La première partie regroupe six auteurs autour de la thématique qui a donné le ton à ce numéro : « Regards croisés : théâtre et interdisciplinarité ». Coordonnée et présentée par Marie-Christine Lesage, cette approche transversale tente d’expliciter un théâtre enfin reconnu comme expérience et ouverture sur d’autres perceptions de soi, du monde et d’autrui. Le premier et le dernier articles de ce dossier réagissent chacun à sa façon contre l’invasion de la scène par les arts visuels et autres technologies. Soulevant le problème du rapport entre l’image et le mot, Serge Ouaknine retrace la généalogie de ce désir, issu de la Renaissance, d’une représentation visuelle toujours plus effective de la réalité, au détriment du pouvoir évocateur du récit dramatique dès lors vidé de son enracinement spéculaire. Marco de Marinis suggère quant à lui que, tout comme l’anthropologie du XIXe siècle, l’interculturalité définissant le théâtre serait actuellement en péril, son « objet » étant menacé de disparition par une « mondialisation » qui irradie, semble-t-il jusqu’à la scène. C’est pourquoi il expose une interrogation anthropologique sur l’identité et l’altérité telles qu’elles ont été abordées par quelques-uns des « grands metteurs en scène-pédagogues » du XXe siècle (Stanislavski, Grotowski, Barba). Entre ces deux extrémités prennent place des textes qui font une large part aux différentes formes d’hybridation concourant à transformer autant l’écriture dramatique que l’espace scénique : installation, vidéographie, image filmée, éclairage. On touche à la réception du spectacle et de l’œuvre, aux expériences perceptives et cognitives suscitées chez le spectateur (M.-C. Lesage), à son engagement de plus en plus souhaité dans la création même de l’artiste (M. Blanchette), pour ensuite passer aux montages cinématographiques transposés au théâtre (J. Danan), à la poétique du regard qu’élabore la lumière à partir de la question de l’ombre (S. Huffman).

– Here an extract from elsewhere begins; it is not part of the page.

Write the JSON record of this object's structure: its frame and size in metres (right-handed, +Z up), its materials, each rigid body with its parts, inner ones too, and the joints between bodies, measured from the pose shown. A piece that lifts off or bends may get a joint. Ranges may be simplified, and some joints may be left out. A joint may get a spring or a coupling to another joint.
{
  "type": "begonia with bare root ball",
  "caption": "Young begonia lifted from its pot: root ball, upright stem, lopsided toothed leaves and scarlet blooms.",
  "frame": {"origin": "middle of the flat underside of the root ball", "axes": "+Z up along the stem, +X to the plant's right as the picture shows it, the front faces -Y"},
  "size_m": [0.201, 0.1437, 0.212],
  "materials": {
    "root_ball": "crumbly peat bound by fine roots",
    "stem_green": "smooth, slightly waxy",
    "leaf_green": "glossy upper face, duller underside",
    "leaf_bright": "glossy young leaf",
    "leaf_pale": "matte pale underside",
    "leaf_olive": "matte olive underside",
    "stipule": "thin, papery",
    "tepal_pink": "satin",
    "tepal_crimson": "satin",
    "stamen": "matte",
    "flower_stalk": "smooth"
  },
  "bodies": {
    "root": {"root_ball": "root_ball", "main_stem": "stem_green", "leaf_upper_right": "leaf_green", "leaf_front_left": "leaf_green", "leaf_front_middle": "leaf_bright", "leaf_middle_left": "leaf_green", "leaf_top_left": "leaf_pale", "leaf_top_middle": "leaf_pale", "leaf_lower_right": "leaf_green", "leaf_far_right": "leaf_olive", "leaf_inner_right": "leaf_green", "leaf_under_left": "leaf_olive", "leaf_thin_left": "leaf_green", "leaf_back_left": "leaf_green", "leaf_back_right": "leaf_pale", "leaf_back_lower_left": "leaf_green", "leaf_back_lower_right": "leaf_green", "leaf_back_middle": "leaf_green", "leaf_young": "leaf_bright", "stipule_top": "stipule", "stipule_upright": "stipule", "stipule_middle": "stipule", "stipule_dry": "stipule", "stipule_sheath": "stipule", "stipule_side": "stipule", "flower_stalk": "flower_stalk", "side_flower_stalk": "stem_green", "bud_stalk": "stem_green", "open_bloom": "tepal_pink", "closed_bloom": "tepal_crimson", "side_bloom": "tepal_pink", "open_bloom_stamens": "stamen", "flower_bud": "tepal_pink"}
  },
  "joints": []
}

Un autre texte de Serge Ouaknine, qui fait cavalier seul dans cette deuxième partie, relate son expérience très singulière de metteur en scène « calligraphe » (« Un imaginaire graphique au royaume des mots »). Cherchant à remettre en question la dissociation sans cesse grandissante entre le geste et le mot, cette passion pour le dessin s’est imposée à lui comme étant un moyen pour soustraire l’acteur à la mainmise de la parole qui le maintient figé dans sa corporalité. Des esquisses de l’auteur viennent illustrer le langage de la main qui touche à quelque chose d’autre que le simple crayon dont elle se sert.

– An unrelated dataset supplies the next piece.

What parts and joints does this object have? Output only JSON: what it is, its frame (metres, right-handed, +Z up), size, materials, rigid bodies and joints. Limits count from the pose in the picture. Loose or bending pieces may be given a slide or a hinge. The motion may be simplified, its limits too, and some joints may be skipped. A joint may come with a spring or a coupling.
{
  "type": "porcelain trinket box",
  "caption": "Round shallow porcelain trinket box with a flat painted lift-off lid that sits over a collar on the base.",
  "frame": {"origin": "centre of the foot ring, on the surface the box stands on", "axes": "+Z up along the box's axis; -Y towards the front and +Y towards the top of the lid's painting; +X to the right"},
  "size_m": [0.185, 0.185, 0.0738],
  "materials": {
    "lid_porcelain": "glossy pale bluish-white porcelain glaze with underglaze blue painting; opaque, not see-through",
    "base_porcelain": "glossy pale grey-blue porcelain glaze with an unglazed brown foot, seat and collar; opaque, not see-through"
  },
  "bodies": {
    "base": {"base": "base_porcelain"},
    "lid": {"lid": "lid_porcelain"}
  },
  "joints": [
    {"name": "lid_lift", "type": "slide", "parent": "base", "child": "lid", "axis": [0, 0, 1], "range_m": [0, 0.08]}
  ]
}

Trois auteurs proposent dans la dernière partie de chercher de nouveaux outils pour l’analyse de l’écriture dramatique théâtrale (N. Desrochers), d’étudier les micro-détails d’une pièce de théâtre dès lors perçue comme métaphore de la situation analytique (C. Lespérance), de relever quelques-uns des problèmes inhérents à l’élaboration d’un dictionnaire de théâtre (M. Corvin). Analyse littéraire, micropsychanalyse et travail de compilation ferment ainsi la marche.

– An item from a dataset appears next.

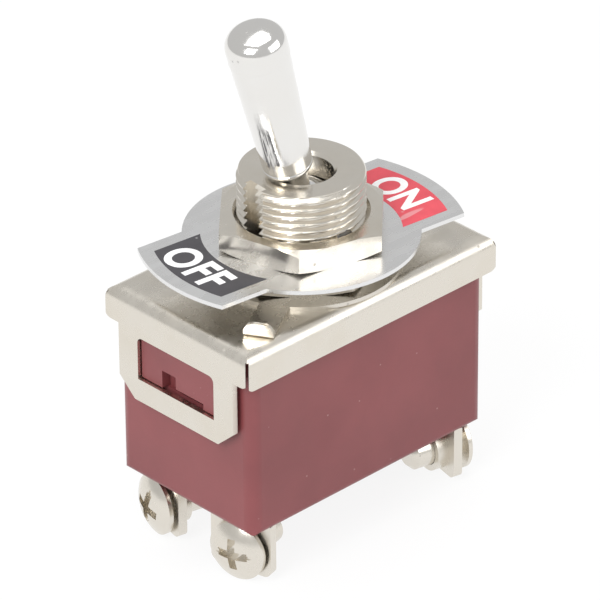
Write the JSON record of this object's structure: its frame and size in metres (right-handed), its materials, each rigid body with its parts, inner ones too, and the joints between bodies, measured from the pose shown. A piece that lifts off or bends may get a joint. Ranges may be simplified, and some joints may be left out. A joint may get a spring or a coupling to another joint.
{
  "type": "panel toggle switch",
  "caption": "Panel toggle switch: a maroon box under a plated cover, a threaded bushing with nuts and an ON-OFF plate, a tilting bat lever, and screw terminals below.",
  "frame": {"origin": "on the bushing's axis, at the cover's top face", "axes": "+Z along the bushing, out of the panel; +X towards ON, along the lever's swing; +Y across both poles"},
  "size_m": [0.0316, 0.0218, 0.0516],
  "materials": {
    "phenolic": "moulded maroon phenolic, satin",
    "cover_sheet": "nickel plated, satin",
    "bushing_metal": "nickel plated, threaded",
    "washer_metal": "nickel plated",
    "nut_metal": "nickel plated",
    "plate_aluminium": "bright, with printed fields",
    "lever_plating": "bright nickel plated",
    "actuator_plastic": "moulded, dull",
    "plunger_brass": "plain",
    "spring_steel": "plain",
    "contact_copper": "plain copper alloy",
    "contact_silver": "plain silver",
    "terminal_plating": "nickel plated",
    "screw_plating": "nickel plated"
  },
  "bodies": {
    "switch_body": {"housing": "phenolic", "cover": "cover_sheet", "bushing": "bushing_metal", "pivot_pin": "spring_steel", "locating_washer": "washer_metal", "lower_nut": "nut_metal", "indicator_plate": "plate_aluminium", "upper_nut": "nut_metal", "fixed_terminal_front": "terminal_plating", "fixed_terminal_rear": "terminal_plating", "fixed_contact_front": "contact_silver", "fixed_contact_rear": "contact_silver", "common_terminal_front": "terminal_plating", "common_terminal_rear": "terminal_plating", "terminal_screws": "screw_plating"},
    "toggle": {"lever": "lever_plating", "actuator": "actuator_plastic", "plunger_spring_front": "spring_steel", "plunger_spring_rear": "spring_steel"},
    "front_plunger": {"plunger_front": "plunger_brass"},
    "rear_plunger": {"plunger_rear": "plunger_brass"},
    "front_rocker": {"rocker_front": "contact_copper", "rocker_contact_front": "contact_silver"},
    "rear_rocker": {"rocker_rear": "contact_copper", "rocker_contact_rear": "contact_silver"}
  },
  "joints": [
    {"name": "lever_tilt", "type": "hinge", "parent": "switch_body", "child": "toggle", "pos_m": [0, 0, 0.0046], "axis": [0, 1, 0], "range_deg": [0, 31]},
    {"name": "front_rocker_tilt", "type": "hinge", "parent": "switch_body", "child": "front_rocker", "pos_m": [0, -0.0041, -0.0119], "axis": [0, 1, 0], "range_deg": [-16, 0]},
    {"name": "rear_rocker_tilt", "type": "hinge", "parent": "switch_body", "child": "rear_rocker", "pos_m": [0, 0.0041, -0.0119], "axis": [0, 1, 0], "range_deg": [-16, 0]},
    {"name": "front_plunger_slide", "type": "slide", "parent": "toggle", "child": "front_plunger", "axis": [-0.2672, 0, 0.9636], "range_m": [0, 0.001], "stiffness_N_per_m": 500, "springref_m": -0.0005, "deforming": ["plunger_spring_front"]},
    {"name": "rear_plunger_slide", "type": "slide", "parent": "toggle", "child": "rear_plunger", "axis": [-0.2672, 0, 0.9636], "range_m": [0, 0.001], "stiffness_N_per_m": 500, "springref_m": -0.0005, "deforming": ["plunger_spring_rear"]}
  ],
  "couplings": [
    {"joint": "front_rocker_tilt", "follows": "lever_tilt", "ratio": -0.51613},
    {"joint": "rear_rocker_tilt", "follows": "lever_tilt", "ratio": -0.51613}
  ]
}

À la lecture de ces articles qui donnent à penser, les anthropologues retrouveront immanquablement quelques-unes des préoccupations qui leur sont familières ; au prix d’un certain effort cependant. Pour cette raison, ils seront probablement plus attentifs et se sentiront davantage interpellés par le texte de Marco De Marinis intitulé : « L’expression de l’altérité. Le théâtre entre interculturalisme et transculturalisme » (p. 84-102). Se référant à l’occasion à Francis Affergan et Marc Augé, l’auteur pointe l’horizon d’une interrogation renouvelée quant il fait sien les mots de Fernando Taviani : « tandis que l’anthropologue réfléchit sur la di-versité de l’autre, l’homme de théâtre réfléchit surtout sur sa propre diversité » (p. 89). Formule à méditer longuement, dans le contexte d’un retour des metteurs en scène et acteurs anthropologues, pour parvenir à une représentation qui ne serait plus uniquement celle du théâtre des « Autres », mais également celui des « Occidentaux », afin qu’il soit, à son tour, soumis à la question.